*WHAT THE EXERCISE ASKS*
Below is a set of records. Repeat all of them exactly.

*THE RECORDS*
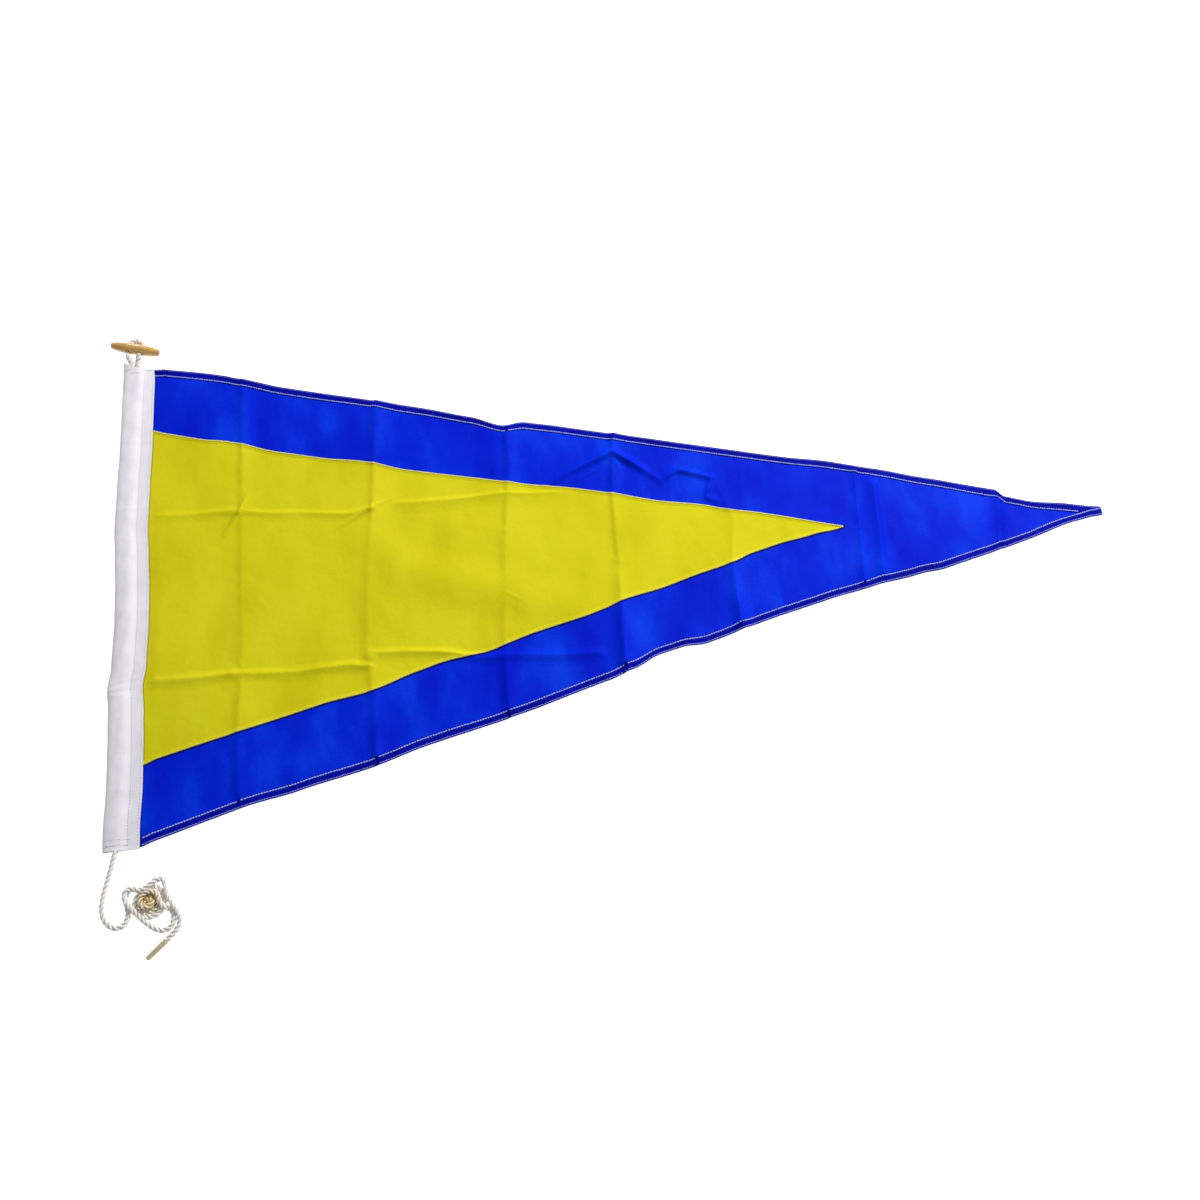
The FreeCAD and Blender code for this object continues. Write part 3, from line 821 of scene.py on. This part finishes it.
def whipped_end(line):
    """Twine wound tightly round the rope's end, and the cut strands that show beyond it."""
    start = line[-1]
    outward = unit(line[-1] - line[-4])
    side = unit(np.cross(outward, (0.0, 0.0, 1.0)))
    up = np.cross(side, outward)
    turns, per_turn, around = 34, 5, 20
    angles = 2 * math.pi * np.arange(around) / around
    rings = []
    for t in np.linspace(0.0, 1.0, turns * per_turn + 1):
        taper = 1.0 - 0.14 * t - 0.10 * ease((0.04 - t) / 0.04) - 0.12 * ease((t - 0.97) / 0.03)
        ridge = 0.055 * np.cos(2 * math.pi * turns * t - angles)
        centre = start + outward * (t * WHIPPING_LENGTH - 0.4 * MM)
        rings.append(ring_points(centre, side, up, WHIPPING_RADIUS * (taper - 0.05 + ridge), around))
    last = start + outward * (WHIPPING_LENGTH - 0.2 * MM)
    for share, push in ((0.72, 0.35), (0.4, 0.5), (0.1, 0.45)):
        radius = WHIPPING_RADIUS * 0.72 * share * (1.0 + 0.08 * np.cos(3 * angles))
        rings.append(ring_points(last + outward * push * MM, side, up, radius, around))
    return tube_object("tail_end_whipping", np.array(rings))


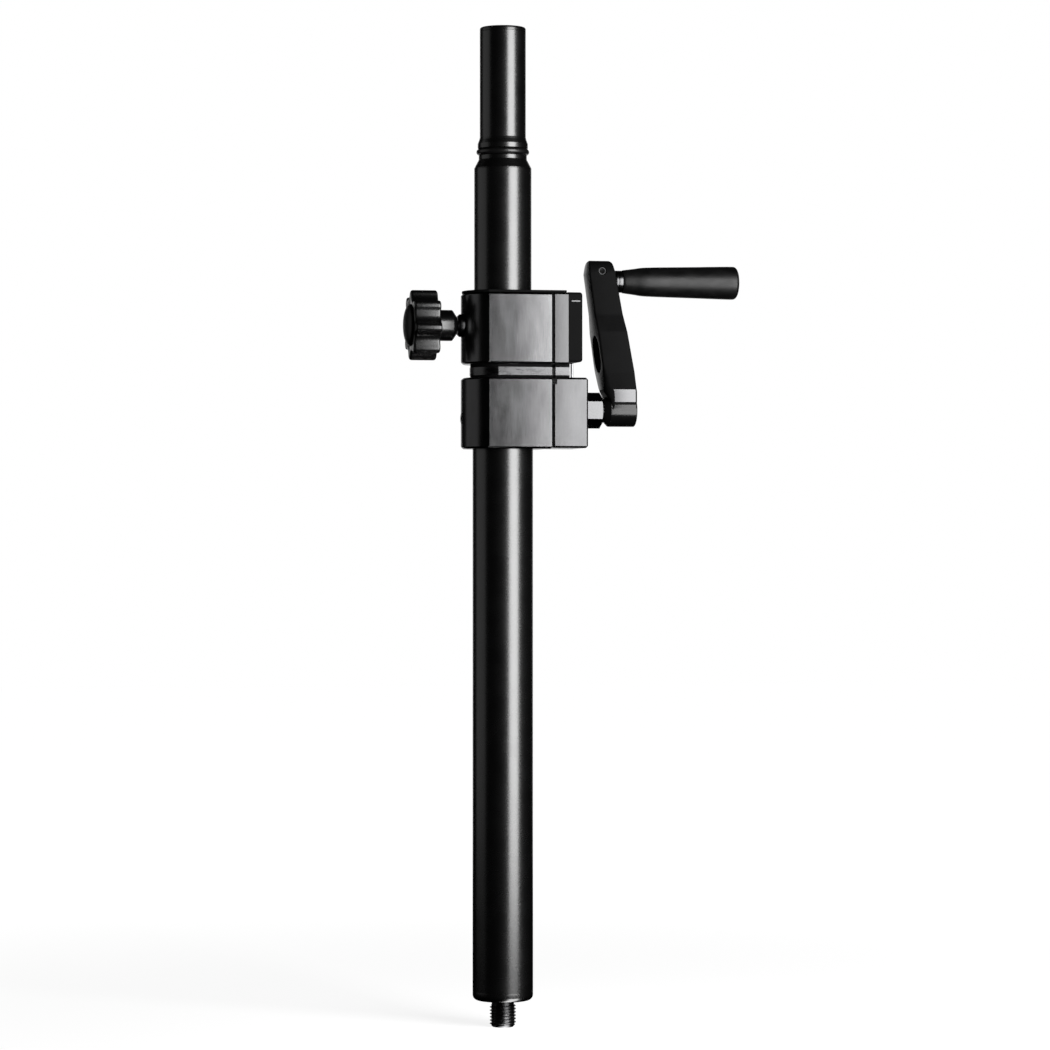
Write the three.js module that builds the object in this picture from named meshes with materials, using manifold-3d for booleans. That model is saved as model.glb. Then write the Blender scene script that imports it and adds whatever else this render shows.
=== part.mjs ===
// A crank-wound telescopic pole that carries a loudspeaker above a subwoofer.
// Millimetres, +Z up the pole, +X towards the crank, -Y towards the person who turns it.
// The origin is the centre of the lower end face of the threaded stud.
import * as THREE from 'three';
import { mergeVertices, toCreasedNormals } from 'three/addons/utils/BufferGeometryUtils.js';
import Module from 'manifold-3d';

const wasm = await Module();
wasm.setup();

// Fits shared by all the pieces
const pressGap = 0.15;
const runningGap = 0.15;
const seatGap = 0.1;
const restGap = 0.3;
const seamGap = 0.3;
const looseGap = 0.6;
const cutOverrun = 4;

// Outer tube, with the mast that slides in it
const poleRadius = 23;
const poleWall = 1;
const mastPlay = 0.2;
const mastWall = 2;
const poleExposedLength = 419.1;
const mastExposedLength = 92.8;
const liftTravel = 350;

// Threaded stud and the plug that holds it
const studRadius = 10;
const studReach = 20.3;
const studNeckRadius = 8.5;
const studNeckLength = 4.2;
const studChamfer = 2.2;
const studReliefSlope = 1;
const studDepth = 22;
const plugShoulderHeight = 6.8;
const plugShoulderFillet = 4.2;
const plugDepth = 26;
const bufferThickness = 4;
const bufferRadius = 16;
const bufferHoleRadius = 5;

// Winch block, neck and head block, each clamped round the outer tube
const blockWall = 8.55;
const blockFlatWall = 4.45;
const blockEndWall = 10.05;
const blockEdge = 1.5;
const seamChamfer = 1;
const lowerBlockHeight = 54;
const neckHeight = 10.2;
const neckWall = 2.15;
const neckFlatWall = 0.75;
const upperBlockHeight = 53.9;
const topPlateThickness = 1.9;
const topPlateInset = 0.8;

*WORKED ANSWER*
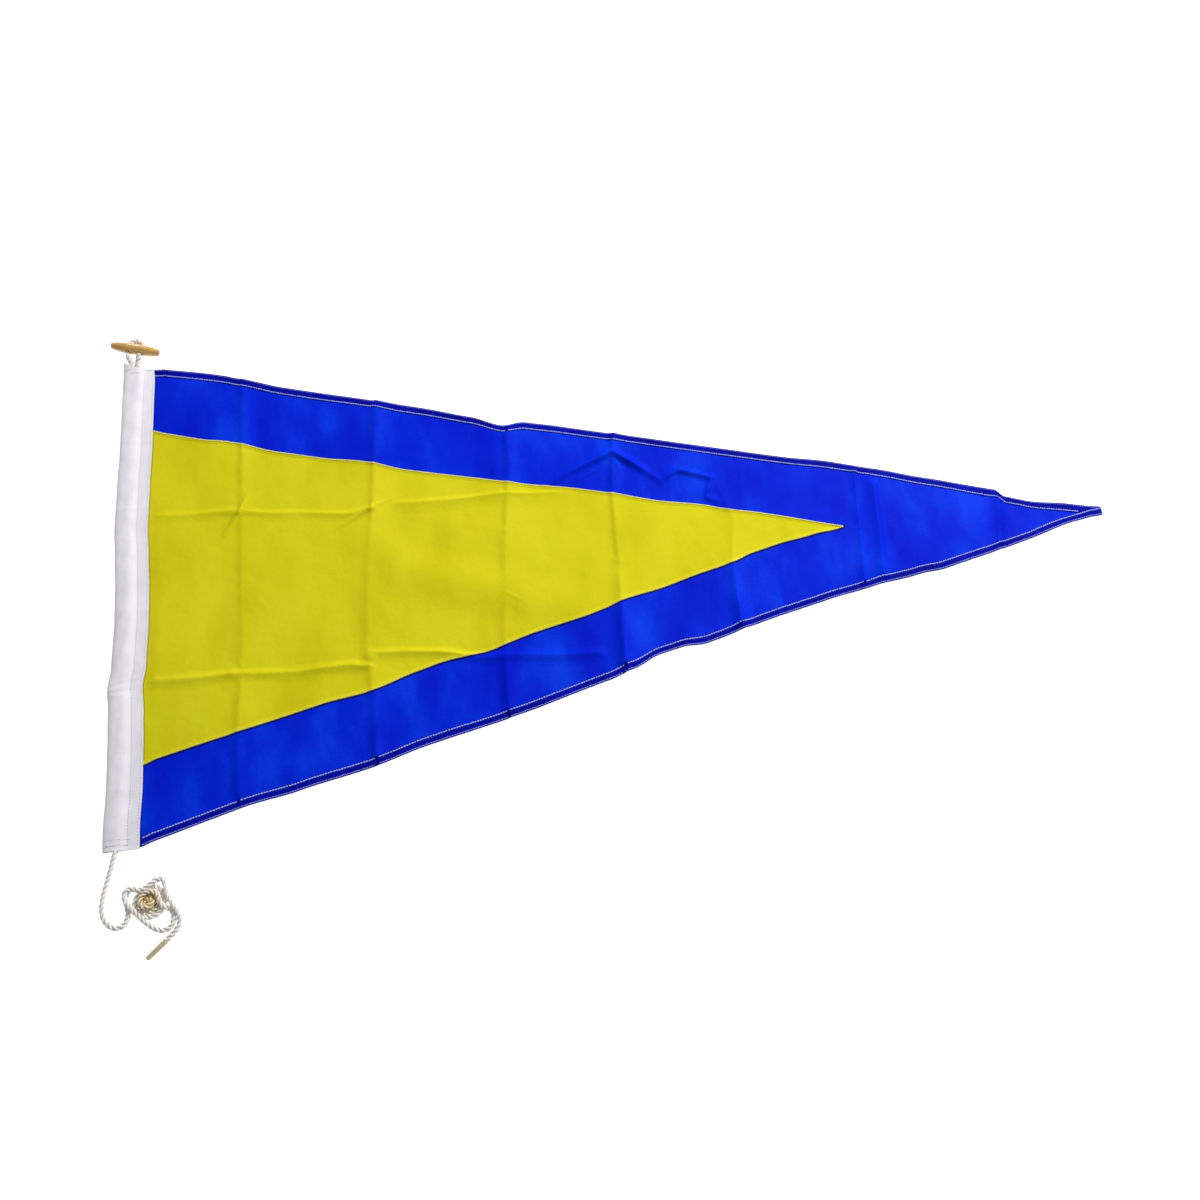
The FreeCAD and Blender code for this object continues. Write part 3, from line 821 of scene.py on. This part finishes it.
def whipped_end(line):
    """Twine wound tightly round the rope's end, and the cut strands that show beyond it."""
    start = line[-1]
    outward = unit(line[-1] - line[-4])
    side = unit(np.cross(outward, (0.0, 0.0, 1.0)))
    up = np.cross(side, outward)
    turns, per_turn, around = 34, 5, 20
    angles = 2 * math.pi * np.arange(around) / around
    rings = []
    for t in np.linspace(0.0, 1.0, turns * per_turn + 1):
        taper = 1.0 - 0.14 * t - 0.10 * ease((0.04 - t) / 0.04) - 0.12 * ease((t - 0.97) / 0.03)
        ridge = 0.055 * np.cos(2 * math.pi * turns * t - angles)
        centre = start + outward * (t * WHIPPING_LENGTH - 0.4 * MM)
        rings.append(ring_points(centre, side, up, WHIPPING_RADIUS * (taper - 0.05 + ridge), around))
    last = start + outward * (WHIPPING_LENGTH - 0.2 * MM)
    for share, push in ((0.72, 0.35), (0.4, 0.5), (0.1, 0.45)):
        radius = WHIPPING_RADIUS * 0.72 * share * (1.0 + 0.08 * np.cos(3 * angles))
        rings.append(ring_points(last + outward * push * MM, side, up, radius, around))
    return tube_object("tail_end_whipping", np.array(rings))


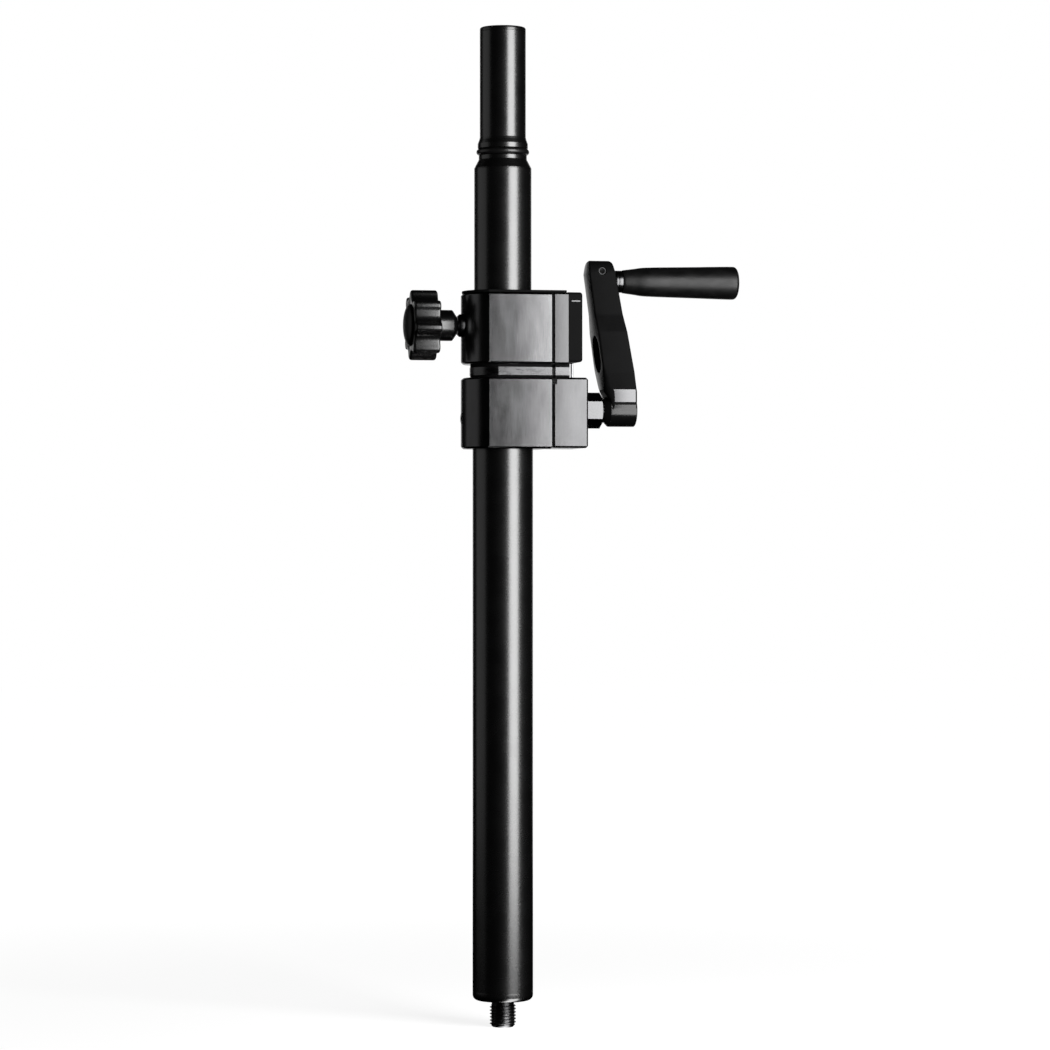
Write the three.js module that builds the object in this picture from named meshes with materials, using manifold-3d for booleans. That model is saved as model.glb. Then write the Blender scene script that imports it and adds whatever else this render shows.
=== part.mjs ===
// A crank-wound telescopic pole that carries a loudspeaker above a subwoofer.
// Millimetres, +Z up the pole, +X towards the crank, -Y towards the person who turns it.
// The origin is the centre of the lower end face of the threaded stud.
import * as THREE from 'three';
import { mergeVertices, toCreasedNormals } from 'three/addons/utils/BufferGeometryUtils.js';
import Module from 'manifold-3d';

const wasm = await Module();
wasm.setup();

// Fits shared by all the pieces
const pressGap = 0.15;
const runningGap = 0.15;
const seatGap = 0.1;
const restGap = 0.3;
const seamGap = 0.3;
const looseGap = 0.6;
const cutOverrun = 4;

// Outer tube, with the mast that slides in it
const poleRadius = 23;
const poleWall = 1;
const mastPlay = 0.2;
const mastWall = 2;
const poleExposedLength = 419.1;
const mastExposedLength = 92.8;
const liftTravel = 350;

// Threaded stud and the plug that holds it
const studRadius = 10;
const studReach = 20.3;
const studNeckRadius = 8.5;
const studNeckLength = 4.2;
const studChamfer = 2.2;
const studReliefSlope = 1;
const studDepth = 22;
const plugShoulderHeight = 6.8;
const plugShoulderFillet = 4.2;
const plugDepth = 26;
const bufferThickness = 4;
const bufferRadius = 16;
const bufferHoleRadius = 5;

// Winch block, neck and head block, each clamped round the outer tube
const blockWall = 8.55;
const blockFlatWall = 4.45;
const blockEndWall = 10.05;
const blockEdge = 1.5;
const seamChamfer = 1;
const lowerBlockHeight = 54;
const neckHeight = 10.2;
const neckWall = 2.15;
const neckFlatWall = 0.75;
const upperBlockHeight = 53.9;
const topPlateThickness = 1.9;
const topPlateInset = 0.8;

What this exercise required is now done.